In the early summer of 2020, Maxine died and Bounous lost his wife of 70 years. The time that followed was dark.
"I almost stopped skiing when she passed away. I thought if Maxine quit skiing, I would quit skiing. I was prepared, I thought, for Maxine's passing. She had had Alzheimer's for 18 years," Bounous said. "I wasn't prepared for her passing. I thought I was."
He didn't leave his house for a month after losing Maxine.
His son Steve Bounous, a former U.S. Ski Team member, knew how his mom's death was impacting his dad and decided to take action, bringing his father back to the place that had given him so much throughout his life and vice versa.
"He made me hike in the flowers at Alta and Snowbird that summer.

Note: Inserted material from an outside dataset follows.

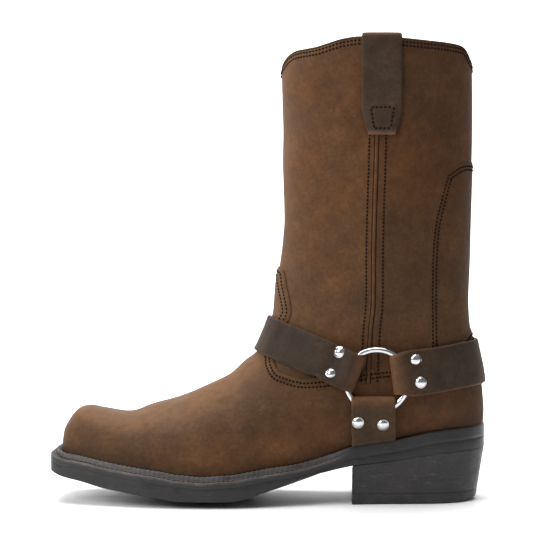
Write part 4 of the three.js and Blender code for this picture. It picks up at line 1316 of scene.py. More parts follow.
@dataclass
class Harness:
    """Rings, straps and rivets of both sides."""

    last: Last
    upper: Upper
    finishes: Finishes
    ring_along: float = 0.741
    ring_height: float = 86.4
    ring_radius: float = 21.1
    wire_radius: float = 2.1
    loop_leather: float = 2.3
    strap_thickness: float = 3.0
    rivet_radius: float = 4.0
    rivet_height: float = 2.0
    ring_frames: dict[Side, tuple[np.ndarray, np.ndarray]] = field(default_factory=dict)
    trees: dict[str, BVHTree] = field(default_factory=dict)
    shades: dict[Band, float] = field(
        default_factory=lambda: {Band.FRONT: 0.3, Band.BACK: 0.0, Band.DOWN: 0.08}
    )
    # angle in the side view, centre line's offset, fold's distance, half width, loop half width
    bands: dict[Band, tuple[float, float, float, float, float]] = field(
        default_factory=lambda: {
            Band.FRONT: (157.6, -1.3, 12.1, 13.7, 13.0),
            Band.BACK: (7.2, 2.0, 10.5, 15.5, 13.0),
            Band.DOWN: (-90.0, -2.4, 10.7, 15.0, 14.25),
        }
    )
    rivets: dict[Band, tuple[tuple[float, float], ...]] = field(
        default_factory=lambda: {
            Band.FRONT: ((30.4, -6.0), (30.2, 9.2)),
            Band.BACK: ((27.6, 9.0), (29.0, -6.6)),
            Band.DOWN: ((28.2, -11.0), (29.2, 6.2)),
        }
    )

    def build(self) -> None:
        """Makes the hardware and the straps."""
        self.ring_x = float(self.last.x_at(self.ring_along))
        for side in Side:
            self._ring(side)
        for side in Side:
            self._ribbon(Band.DOWN, side)
        self._saddle(Band.FRONT)
        self._saddle(Band.BACK)

    def _ring(self, side: Side) -> None:
        """Makes a ring where the CAD ring lies."""
        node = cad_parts[f"{side.name.lower()}_ring"]
        co = np.array([v.co for v in node.data.vertices]) / MM
        centre = 0.5 * (co.min(axis=0) + co.max(axis=0)) - self.last.shift
        _, _, axes = np.linalg.svd(co - co.mean(axis=0))
        normal = axes[2] if axes[2][1] * side.value > 0 else -axes[2]
        self.ring_frames[side] = (centre, normal)
        u = np.cross(normal, [0.0, 0.0, 1.0])
        u /= np.linalg.norm(u)
        v = np.cross(normal, u)
        points = []
        for i in range(128):
            a = 2 * math.pi * i / 128
            out = math.cos(a) * u + math.sin(a) * v
            for j in range(24):
                b = 2 * math.pi * j / 24
                round_wire = out * math.cos(b) + normal * math.sin(b)
                points.append(centre + out * self.ring_radius + self.wire_radius * round_wire)
        faces = []
        for i in range(128):
            for j in range(24):
                a, b = i * 24 + j, i * 24 + (j + 1) % 24
                c, d = ((i + 1) % 128) * 24 + (j + 1) % 24, ((i + 1) % 128) * 24 + j
                faces.append((a, b, c, d))
        piece = mesh_object(f"{side.name.lower()}_harness_ring", np.array(points), faces, self.last.shift)
        piece.data.materials.append(self.finishes.chrome)
        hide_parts(f"{side.name.lower()}_ring")
        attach(outward(piece), "root")

    def _frame(self, band: Band) -> tuple[np.ndarray, np.ndarray]:
        """Side-view directions out along a band and across it."""
        a = math.radians(self.bands[band][0])
        out = np.array([math.cos(a), math.sin(a)])
        turned = -1.0 if math.cos(a) < -0.1 else 1.0
        return out, turned * np.array([-math.sin(a), math.cos(a)])

    def _surface(self, band: Band, away: float, offset: float, side: Side) -> tuple[np.ndarray, np.ndarray]:
        """The upper's face under a band, at a distance from the ring and an offset across.

        Args:
            band: which strap.
            away: side-view distance from the ring's centre, or the distance run past the side.
            offset: distance across from the centre line.
            side: which side of the boot.

        Returns:
            The point and the outward normal.
        """
        out, across = self._frame(band)
        centre = np.array([self.ring_x, self.ring_height])
        x, z = centre + out * away + across * (offset + self.bands[band][1])
        found = self.upper.touch(float(x), float(z), side)
        if found is None:
            raise ValueError(f"{band} leaves the boot at {away:.0f}")
        return found

    def _level(self, away: float) -> float:
        """Height of the outer layer's middle over the leather, doubled near the ring."""
        single = self.last.gap + 0.5 * self.strap_thickness
        doubled = self.last.gap + 1.5 * self.loop_leather + 0.3
        return single + (doubled - single) * (1.0 - float(smooth(away, 36.0, 58.0)))

    def _loop_path(self, band: Band, side: Side, offset: float, reach: float, steps: int) -> Places:
        """Mid-layer path of a strap end at one offset across, over the wire and back under it.

        Args:
            band: which strap.
            side: which side of the boot.
            offset: distance across from the centre line.
            reach: distance from the ring's centre at which the path starts.
            steps: number of steps along the outer layer.

        Returns:
            Points, each with the direction in which the strap's outer face looks.
        """
        centre, n = self.ring_frames[side]
        out, across = self._frame(band)
        fold = self.bands[band][2]
        out3 = np.array([out[0], 0.0, out[1]])
        out3 -= n * (out3 @ n)
        out3 /= np.linalg.norm(out3)
        across3 = np.array([across[0], 0.0, across[1]])
        across3 -= n * (across3 @ n)
        across3 /= np.linalg.norm(across3)
        line = offset + self.bands[band][1]
        half = 0.5 * self.loop_leather
        bend = self.wire_radius + self.last.gap + half
        middle = fold + bend + half
        path = []

        def at(away: float, up: float) -> np.ndarray:
            """A point of the ring's own frame."""
            return centre + out3 * away + across3 * line + n * up

        for away in np.linspace(reach, middle, steps):
            ground, up = self._surface(band, float(away), offset, side)
            free = ground + up * self._level(float(away))
            top = at(float(away), bend)
            w = 1.0 - float(smooth(away, middle + 3.0, middle + 15.0))
            path.append((free * (1 - w) + top * w, up * (1 - w) + n * w))
        for k in range(1, 12):
            a = math.pi / 2 + math.pi * k / 12
            look = out3 * math.cos(a) + n * math.sin(a)
            path.append((at(middle, 0.0) + look * bend, look))
        for away in np.linspace(middle, 37.5, 16):
            ground, up = self._surface(band, float(away), offset, side)
            free = ground + up * (self.last.gap + half)
            low = at(float(away), -bend)
            w = 1.0 - float(smooth(away, middle + 1.0, middle + 10.0))
            lowest = ground + up * (self.last.gap + half)
            if (low - lowest) @ up < 0:
                low = lowest
            path.append((free * (1 - w) + low * w, -(up * (1 - w) + n * w)))
        return path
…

He made me put on my skis. I had lost this ability to ski. It was gone out of my body, I thought," Junior Bounous said.
That year, his son retired from his coaching position with Snowbird's ski racing team and took his father skiing day after day after day, reinvigorating his love for the sport.
"He became my personal coach," Bounous said.
But Bounous wasn't going to just start skiing again. In 2021, with the help of his family, he broke a Guinness World Record and became the world's oldest heli-skier at 96 years old.
If you ask him the secret to his success and longevity in what is certainly a physically and mentally demanding sport, Bounous will tell you it boils down to two words: "Don't stop," he said.
"I haven't stopped," Bounous said. "My grandkids set my goals, not me. They want me to ski the number of days to fit my age."
Perhaps even more inspiring than Bounous' skiing ability at 98 years old — Steve Bounous once told the Deseret News, "Once he gets on snow, he's 30 years younger" — is his outlook on life. It's an outlook that encourages service to others, perseverance and an almost childlike wonder of the world.
"I've been in this canyon (Little Cottonwood Canyon) 60 years and is there ever a day that I haven't enjoyed driving up this canyon in snow chains, whatever the weather? No," Bounous said. "There's never a day that I haven't enjoyed coming up the canyon. If I ride the tram and look at the view, it's the same feeling today as I had 50 years ago."